O dandismo é o ultimo brilho de heroísmo nas decadências. E o tipo do dândi encontrado pelos viajantes da América do Norte não desmente de nenhuma maneira essa ideia: pois, nada impede de supor que as tribos que chamamos de selvagens sejam restos de grandes civilizações desaparecidas. O dandismo é um pôr-do-sol. Como o astro que desce, ele é esplêndido, sem calor e cheio de melancolia.

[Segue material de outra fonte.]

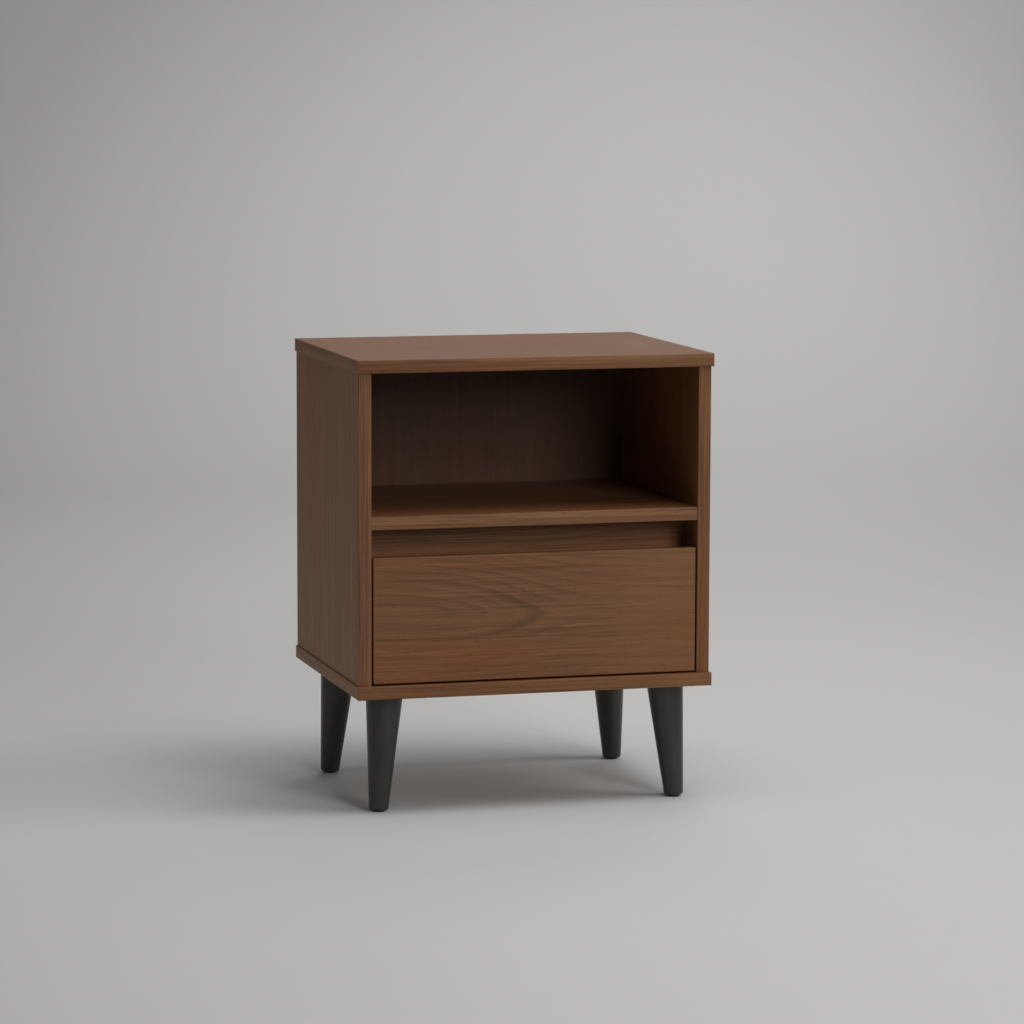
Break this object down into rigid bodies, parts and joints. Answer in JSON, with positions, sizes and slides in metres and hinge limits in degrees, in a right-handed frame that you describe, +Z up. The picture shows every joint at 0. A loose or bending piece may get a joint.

Como exemplo do que chama de resto de grades civilizações, Baudelaire referencia os pigmeus, povos primitivos, originários do Zaire, na África, e que resistiram ao ingresso no mundo moderno, não acontecendo o mesmo com outros povos primitivos a exemplo dos esquimós, originários da região do Ártico Canadense, que, tradicionalmente eram conhecidos como caçadores. Se estabelecêssemos aqui uma analogia entre esses dois povos primitivos e as duas personagens poéticas criadas por Baudelaire para retratar a modernidade, atrelaríamos, por um lado, os esquimós à imagem do flâneur, e, por outro, os pigmeus à figura do dândi. Exatamente pelo fato de resistir é que os dândis, como conclui Baudelaire (1993, p. 241), “são cada vez mais raros entre nós”.  É oportuno argumentar ainda que no sentido de resistência que aqui está sendo tratada é que Baudelaire fala da imagem do herói. Em A Paris do segundo império em Baudelaire, Benjamin (1992, p. 92) refere que “Baudelaire moldou a sua imagem de artista segundo a imagem do herói”, o qual pode ser entendido aqui como aquele que luta contra certas concepções vigentes de sua época. Foi isso que fez de Baudelaire – mais que um poeta – um herói, e daí a grandeza e fidelidade de seu engenho poético aos fatos e acontecimentos próprios de sua época.